▶ _TASK BRIEF_
Using the data below, return the stretch from the line that contains "Named mesh. */" through the line that contains "cad_parts[node].hide_render = cad_parts[node].hide_viewport", both included, exactly as it stands and nothing beyond it.

▶ _COLLECTED MATERIAL_
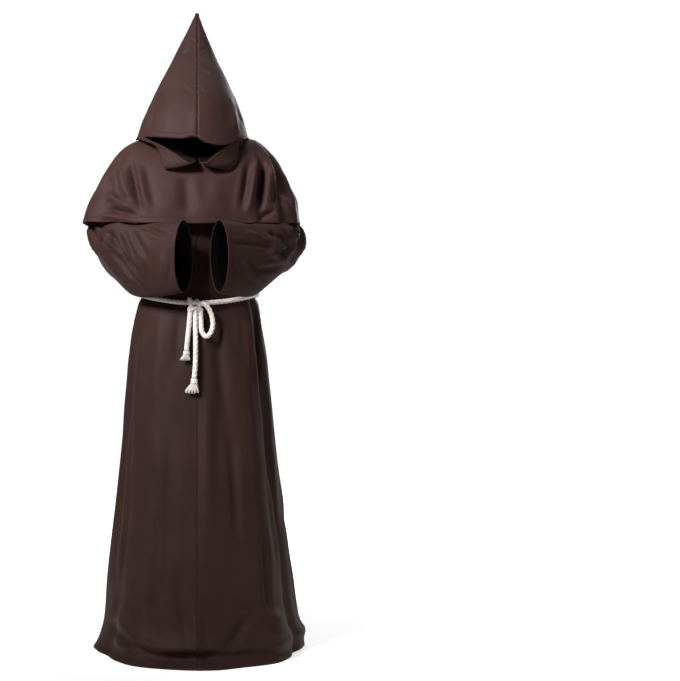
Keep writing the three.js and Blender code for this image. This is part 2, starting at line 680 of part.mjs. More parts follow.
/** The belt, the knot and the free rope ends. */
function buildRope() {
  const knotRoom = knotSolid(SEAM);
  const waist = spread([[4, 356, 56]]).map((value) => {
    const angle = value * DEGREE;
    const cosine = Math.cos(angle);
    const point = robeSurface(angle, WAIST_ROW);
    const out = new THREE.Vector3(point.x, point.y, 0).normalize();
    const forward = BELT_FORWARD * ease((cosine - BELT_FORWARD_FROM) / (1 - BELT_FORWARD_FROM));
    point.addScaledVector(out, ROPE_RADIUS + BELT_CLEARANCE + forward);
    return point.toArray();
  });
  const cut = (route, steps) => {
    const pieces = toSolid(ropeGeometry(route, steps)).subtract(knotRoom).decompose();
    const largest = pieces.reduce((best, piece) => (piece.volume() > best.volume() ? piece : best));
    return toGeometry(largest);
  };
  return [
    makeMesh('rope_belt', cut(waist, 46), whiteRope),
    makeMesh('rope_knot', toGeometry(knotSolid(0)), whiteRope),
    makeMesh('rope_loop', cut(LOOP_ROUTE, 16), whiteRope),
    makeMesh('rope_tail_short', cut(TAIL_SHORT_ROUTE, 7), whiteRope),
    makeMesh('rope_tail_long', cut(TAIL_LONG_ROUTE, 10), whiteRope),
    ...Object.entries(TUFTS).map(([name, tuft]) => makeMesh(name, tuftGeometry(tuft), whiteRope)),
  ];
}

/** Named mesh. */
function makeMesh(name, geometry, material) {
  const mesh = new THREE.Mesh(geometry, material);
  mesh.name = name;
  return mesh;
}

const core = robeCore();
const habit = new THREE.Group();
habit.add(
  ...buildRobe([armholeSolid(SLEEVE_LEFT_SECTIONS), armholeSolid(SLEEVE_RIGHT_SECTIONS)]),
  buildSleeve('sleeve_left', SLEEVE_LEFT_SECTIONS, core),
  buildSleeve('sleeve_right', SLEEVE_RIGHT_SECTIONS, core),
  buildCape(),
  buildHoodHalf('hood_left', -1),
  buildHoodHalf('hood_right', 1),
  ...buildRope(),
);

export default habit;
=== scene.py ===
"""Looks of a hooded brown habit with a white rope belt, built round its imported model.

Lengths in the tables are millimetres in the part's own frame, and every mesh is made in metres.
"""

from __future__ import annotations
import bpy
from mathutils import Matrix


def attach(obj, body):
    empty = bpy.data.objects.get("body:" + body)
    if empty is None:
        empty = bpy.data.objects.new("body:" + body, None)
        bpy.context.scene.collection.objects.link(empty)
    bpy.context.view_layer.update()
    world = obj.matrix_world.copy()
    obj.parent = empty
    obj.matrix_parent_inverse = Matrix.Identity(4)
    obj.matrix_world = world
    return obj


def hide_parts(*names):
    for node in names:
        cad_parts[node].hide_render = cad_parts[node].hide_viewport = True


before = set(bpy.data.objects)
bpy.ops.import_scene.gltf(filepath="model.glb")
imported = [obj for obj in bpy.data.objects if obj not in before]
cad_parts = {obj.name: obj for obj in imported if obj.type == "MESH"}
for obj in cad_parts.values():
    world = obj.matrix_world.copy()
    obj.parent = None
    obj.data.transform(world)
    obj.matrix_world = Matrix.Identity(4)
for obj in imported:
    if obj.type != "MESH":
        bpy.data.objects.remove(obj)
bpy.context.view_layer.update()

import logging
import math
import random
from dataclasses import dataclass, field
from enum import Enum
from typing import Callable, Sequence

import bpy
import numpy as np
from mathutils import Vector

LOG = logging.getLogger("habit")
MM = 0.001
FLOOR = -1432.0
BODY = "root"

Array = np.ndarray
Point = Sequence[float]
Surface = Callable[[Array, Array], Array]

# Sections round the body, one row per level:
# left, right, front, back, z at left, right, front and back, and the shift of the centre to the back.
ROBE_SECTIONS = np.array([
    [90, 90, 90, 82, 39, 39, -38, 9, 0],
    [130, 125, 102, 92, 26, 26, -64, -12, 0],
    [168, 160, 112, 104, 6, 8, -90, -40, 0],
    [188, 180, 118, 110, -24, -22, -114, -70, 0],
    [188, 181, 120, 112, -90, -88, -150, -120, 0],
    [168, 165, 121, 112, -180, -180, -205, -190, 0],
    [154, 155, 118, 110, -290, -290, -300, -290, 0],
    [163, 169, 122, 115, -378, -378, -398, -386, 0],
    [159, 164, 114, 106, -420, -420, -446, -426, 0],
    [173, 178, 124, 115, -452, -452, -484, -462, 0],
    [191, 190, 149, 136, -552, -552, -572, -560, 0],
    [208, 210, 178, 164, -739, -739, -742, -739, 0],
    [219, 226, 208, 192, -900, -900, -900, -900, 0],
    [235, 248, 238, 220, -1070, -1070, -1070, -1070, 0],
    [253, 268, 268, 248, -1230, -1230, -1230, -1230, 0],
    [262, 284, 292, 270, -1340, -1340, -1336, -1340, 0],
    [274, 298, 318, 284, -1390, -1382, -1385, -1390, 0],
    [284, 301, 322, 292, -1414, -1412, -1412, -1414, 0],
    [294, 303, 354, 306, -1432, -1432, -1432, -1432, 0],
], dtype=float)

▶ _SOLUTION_
/** Named mesh. */
function makeMesh(name, geometry, material) {
  const mesh = new THREE.Mesh(geometry, material);
  mesh.name = name;
  return mesh;
}

const core = robeCore();
const habit = new THREE.Group();
habit.add(
  ...buildRobe([armholeSolid(SLEEVE_LEFT_SECTIONS), armholeSolid(SLEEVE_RIGHT_SECTIONS)]),
  buildSleeve('sleeve_left', SLEEVE_LEFT_SECTIONS, core),
  buildSleeve('sleeve_right', SLEEVE_RIGHT_SECTIONS, core),
  buildCape(),
  buildHoodHalf('hood_left', -1),
  buildHoodHalf('hood_right', 1),
  ...buildRope(),
);

export default habit;
=== scene.py ===
"""Looks of a hooded brown habit with a white rope belt, built round its imported model.

Lengths in the tables are millimetres in the part's own frame, and every mesh is made in metres.
"""

from __future__ import annotations
import bpy
from mathutils import Matrix


def attach(obj, body):
    empty = bpy.data.objects.get("body:" + body)
    if empty is None:
        empty = bpy.data.objects.new("body:" + body, None)
        bpy.context.scene.collection.objects.link(empty)
    bpy.context.view_layer.update()
    world = obj.matrix_world.copy()
    obj.parent = empty
    obj.matrix_parent_inverse = Matrix.Identity(4)
    obj.matrix_world = world
    return obj


def hide_parts(*names):
    for node in names:
        cad_parts[node].hide_render = cad_parts[node].hide_viewport = True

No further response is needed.